··· Supplied material ···
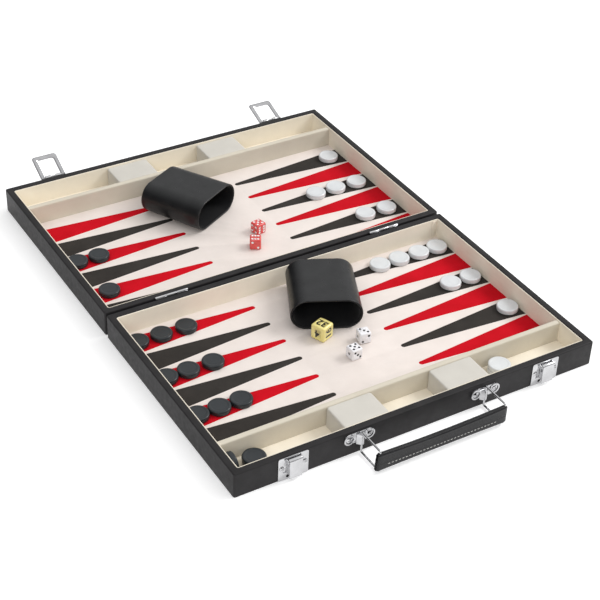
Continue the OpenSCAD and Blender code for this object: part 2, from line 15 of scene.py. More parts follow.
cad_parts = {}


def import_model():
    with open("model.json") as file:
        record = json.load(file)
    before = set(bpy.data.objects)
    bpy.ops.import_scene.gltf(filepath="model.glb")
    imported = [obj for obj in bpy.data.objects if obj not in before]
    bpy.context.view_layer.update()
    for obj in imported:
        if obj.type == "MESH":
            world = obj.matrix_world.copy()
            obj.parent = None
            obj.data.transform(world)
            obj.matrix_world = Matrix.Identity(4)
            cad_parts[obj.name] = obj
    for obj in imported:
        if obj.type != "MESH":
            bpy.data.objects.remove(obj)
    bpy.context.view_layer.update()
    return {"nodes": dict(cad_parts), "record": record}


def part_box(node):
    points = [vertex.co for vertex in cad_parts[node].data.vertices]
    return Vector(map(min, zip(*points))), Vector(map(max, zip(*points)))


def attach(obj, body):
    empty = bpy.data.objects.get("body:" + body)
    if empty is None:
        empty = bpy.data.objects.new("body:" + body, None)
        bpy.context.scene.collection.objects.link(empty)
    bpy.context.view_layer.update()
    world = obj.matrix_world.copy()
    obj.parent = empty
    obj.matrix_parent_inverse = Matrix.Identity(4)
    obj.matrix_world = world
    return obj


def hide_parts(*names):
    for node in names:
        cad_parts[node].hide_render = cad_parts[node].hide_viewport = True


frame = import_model()
nodes = frame["nodes"]
slot_of = {part["node"]: part["material_slot"] for part in frame["record"]["subparts"]}
MM = 0.001

# ---------- sizes that the frame's boxes don't give ----------

WALL = 6.9  # a tray wall with its skin, up to the lining
SKIN = 0.9
LINING = 1.1
CORNER_R = 2.0
FLOOR_Z = 2.2  # top of the hardboard floor
FELT_Z = 3.2  # top of the felt and of the trough's cloth

# The hasp loops: half width, length from the bar, widths of the sides and of the end,
# half thickness at the dome's top, and the round bar's radius
LOOP_HALF_W, LOOP_L = 13.8, 28.5
LOOP_SIDE, LOOP_END = 4.5, 5.2
LOOP_CORNER_R = 3.0
LOOP_HALF_T = 0.6
LOOP_BAR_R = 1.0
LOOP_TILT = {"left": 26, "right": 19}  # degrees that each is raised

# The cups: the closed end is smaller than the mouth by the taper
CUP_W, CUP_H, CUP_L, CUP_TAPER = 70.0, 33.5, 74.0, 0.96
CUP_WALL, CUP_LINER = 1.8, 0.8
# A cup lies on its flat side: its mouth's place on the felt and the turn of its axis
CUPS = {
    "front_cup": (-3.1, 34.2, 64.7),
    "rear_cup": (-6.2, 251.0, 118.6),
}

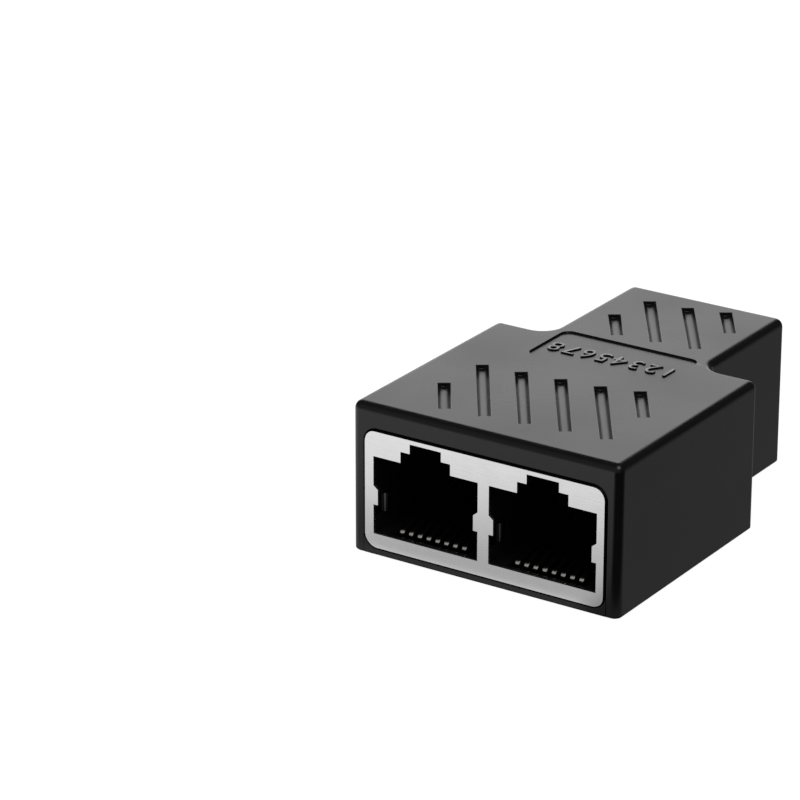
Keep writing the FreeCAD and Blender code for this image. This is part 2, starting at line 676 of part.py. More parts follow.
def make_contact_carrier(group, port, centre):
    body = jack_body(group, f"{port}_contact_carrier")
    top = group.row_high + s.carrier_above_row
    block_half = s.port_width / 2
    tongue_half = row_reach + s.contact_width / 2 + s.tongue_margin
    block = new_sketch(body, f"{port}_carrier_block", "XZ", s.cavity_end)
    rectangle(block, centre - block_half, centre + block_half, moulding_bottom, top)
    pad(body, block, s.block_end - s.cavity_end, backwards=True)
    corners = [(centre - block_half, moulding_bottom), (centre + block_half, moulding_bottom)]
    fillet(body, s.carrier_round, lies_along(1, corners))
    tongue = new_sketch(body, f"{port}_tongue", "XZ", s.tongue_start)
    rectangle(tongue, centre - tongue_half, centre + tongue_half, moulding_bottom, s.tongue_top)
    pad(body, tongue, s.cavity_end - s.tongue_start, backwards=True)
    groove_half = s.contact_width / 2 + s.contact_play
    first = centre - row_reach
    grooves = [("groove", s.tongue_start, s.block_end, s.contact_floor, s.tongue_top),
               ("comb", s.cavity_end, s.cavity_end + s.comb_depth, s.tongue_top, s.comb_top)]
    for name, start, stop, low, high in grooves:
        sketch = new_sketch(body, f"{port}_{name}", "XZ", start)
        rectangle(sketch, first - groove_half, first + groove_half, low, high)
        cut = pocket(body, sketch, stop - start)
        repeat(body, cut, sketch, s.contact_pitch, CONTACT_COUNT)
    return body


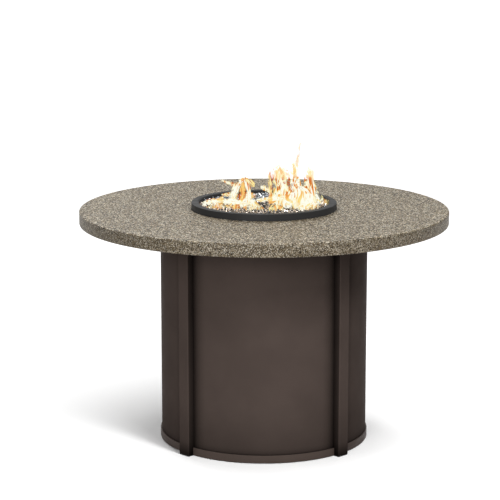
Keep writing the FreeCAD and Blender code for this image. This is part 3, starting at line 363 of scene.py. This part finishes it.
def galvanised():
    """Zinc with its faint crystal spangle."""
    look = Look("galvanised_spangle")
    where = look.place()
    spangle = look.cells(where, 110.0)
    tones = [(0.0, srgb(178, 181, 184)), (0.5, srgb(196, 198, 200)), (1.0, srgb(212, 214, 215))]
    return look.principled(
        colour=look.ramp(spangle, tones), metallic=1.0,
        roughness=look.span(spangle, 0.0, 1.0, 0.36, 0.52),
        normal=look.bump(look.noise(where, 300.0), strength=0.1, distance=0.0001))


def moulded(name, colour, roughness, grain=1400.0):
    """Moulded plastic, glaze or ferrite with a fine grain and faint handling marks."""
    look = Look(name)
    where = look.place()
    marks = look.noise(where, 120.0, detail=3.0)
    return look.principled(
        colour=look.varied(colour, where, share=0.08, scale=60.0),
        roughness=look.spread(marks, roughness - 0.06, roughness + 0.08),
        normal=look.bump(look.noise(where, grain, detail=1.0), strength=0.15, distance=0.0001))


def braided():
    """Heat-proof sleeve over a lead, with its fine braid."""
    look = Look("braided_sleeve")
    braid = look.node("TexWave", {
        "Vector": look.place(), "Scale": 260.0, "Distortion": 1.5, "Detail": 1.0,
    }, bands_direction="DIAGONAL").outputs["Fac"]
    colour = look.mix(braid, srgb(98, 30, 20), srgb(134, 48, 33))
    return look.principled(
        colour=colour, roughness=0.62, normal=look.bump(braid, strength=0.4, distance=0.0003))


# one for each material slot of a CAD node
FINISHES = {
    "granite": granite(),
    # the drum's bronze, with painted shade in hollows, in corners, near the floor and under the top
    "bronze_paint": powder_coat(
        "bronze_coat_painted_shade", srgb(83, 72, 67), (0.44, 0.54), 0.003, hollow_shade_level=0.2, corners=2.4),
    "ring_black": powder_coat(
        "charcoal_coat", srgb(46, 46, 46), (0.50, 0.62), 0.14, grain=700.0, strength=0.25),
    "stainless": brushed("brushed_stainless", srgb(196, 195, 192), 0.30, (1, 1, 0.04)),
    "galvanised": galvanised(),
    "brass": brushed("machined_brass", srgb(212, 174, 98), 0.27, (1, 0.05, 1)),
    "ceramic": moulded("glazed_ceramic", srgb(226, 222, 210), 0.24),
    "black_plastic": moulded("black_moulding", srgb(33, 33, 34), 0.46),
    "chrome": brushed("chrome_plate", srgb(222, 223, 225), 0.12, (0.1, 1, 1), scale=60.0),
    "ferrite": moulded("ferrite_grey", srgb(66, 63, 61), 0.62, grain=800.0),
    "aluminium": brushed("drawn_aluminium", srgb(208, 209, 210), 0.34, (1, 0.05, 0.05)),
    "lead_sleeve": braided(),
    "copper_lead": brushed("drawn_copper", srgb(206, 140, 104), 0.30, (0.3, 0.3, 0.3)),
}
# the band round the foot: glossier bronze, painted lighter as a painted highlight, and with less painted
# shade
BAND_HIGHLIGHT_FINISH = powder_coat(
    "bronze_band_painted_highlight", srgb(91, 79, 73), (0.36, 0.46), 0.05, hollow_shade_level=0.7, corners=0.2)
# nodes that pieces of the scene stand for
REPLACED = ("fire_glass", "flames")


def dress():
    """Give each CAD node the finish of its material slot, but for those that pieces of the scene replace."""
    for row in frame["record"]["subparts"]:
        if row["node"] in REPLACED:
            continue
        band = row["node"].startswith("base_band")
        materials = frame["nodes"][row["node"]].data.materials
        materials.clear()
        # the bands take the bronze with the painted highlight
        materials.append(BAND_HIGHLIGHT_FINISH if band else FINISHES[row["material_slot"]])


# Crushed glass

# the bed of glass: its radius, the height of its middle, and how much lower its rim is
GLASS_LOW, GLASS_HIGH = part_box("fire_glass")
BED_RADIUS = (GLASS_HIGH.x - GLASS_LOW.x) / 2
BED_CROWN = GLASS_HIGH.z
BED_RISE = 0.003
# points of its mesh above this height are its upper face, which sinks to make room for the chips
BED_FACE = BED_CROWN - BED_RISE - 0.001
BED_SINK = 0.008

# a chip's form, in its own width: how many forms and corners, how far out a corner stands, and how much
# flatter and narrower the chip is than long
CHIP_FORMS = 14
CHIP_CORNERS = 9
CHIP_REACH = (0.38, 0.5)
CHIP_FLAT = (0.45, 0.8)
CHIP_NARROW = (0.7, 1.0)
# the two layers, the upper first: spacing, depth under the crowned surface, least and most width
CHIP_LAYERS = [(0.0105, 0.0042, 0.0085, 0.0145), (0.0125, 0.0085, 0.010, 0.015)]
# rows lie this share of the spacing apart, a chip strays by up to this share of it, and in metres down or up
ROW_PITCH = 0.866
CHIP_STRAY = 0.35
CHIP_SETTLE = (-0.002, 0.0012)
# a chip keeps this share of its width from the rim, and stands no more than this over the crown
CHIP_MARGIN = 0.52
CHIP_PROUD = 0.0015

# painted firelight on the glass: its colour, how far behind the middle it ends, and how much a chip takes
PAINTED_FIRELIGHT = srgb(255, 228, 198)
FIRE_REACH = 0.06
FIRE_SHARE = (0.5, 1.0)


def chip_look(name, tones, grain, roughness, strength, painted_firelit=True, **others):
    """Glass chips, each of its own tone, with a fine relief, and warmer painted firelight beside the fire."""
    look = Look(name)
    colour = look.ramp(look.label("tone"), tones)
    # painted firelight: the colour is warmed near the fire
    if painted_firelit:
        colour = look.mix(look.label("painted_firelight"), colour, PAINTED_FIRELIGHT, "MULTIPLY")
    relief = look.noise(look.place(), grain)
    return look.principled(
        colour=colour, roughness=look.spread(relief, *roughness),
        normal=look.bump(relief, strength, distance=0.0008), **others)


def glass_silver():
    """Glass with a mirror coat on it."""
    tones = [(0.0, srgb(120, 124, 130)), (0.35, srgb(196, 200, 205)), (1.0, srgb(250, 251, 252))]
    return chip_look("glass_silver", tones, 260.0, (0.06, 0.2), 0.3, metallic=0.85)


def glass_clear():
    """Clear glass, faintly blue."""
    tones = [(0.0, srgb(150, 160, 168)), (1.0, srgb(238, 242, 244))]
    return chip_look("glass_clear", tones, 220.0, (0.03, 0.12), 0.25, transmission=0.7, ior=1.5)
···
Set exercise =>
Return nothing but the lines running from the line with "part finishes it." through the line with "300.0), strength=0.1, distance=0.0001))", exactly as they appear.

Expected answer =>
Keep writing the FreeCAD and Blender code for this image. This is part 3, starting at line 363 of scene.py. This part finishes it.
def galvanised():
    """Zinc with its faint crystal spangle."""
    look = Look("galvanised_spangle")
    where = look.place()
    spangle = look.cells(where, 110.0)
    tones = [(0.0, srgb(178, 181, 184)), (0.5, srgb(196, 198, 200)), (1.0, srgb(212, 214, 215))]
    return look.principled(
        colour=look.ramp(spangle, tones), metallic=1.0,
        roughness=look.span(spangle, 0.0, 1.0, 0.36, 0.52),
        normal=look.bump(look.noise(where, 300.0), strength=0.1, distance=0.0001))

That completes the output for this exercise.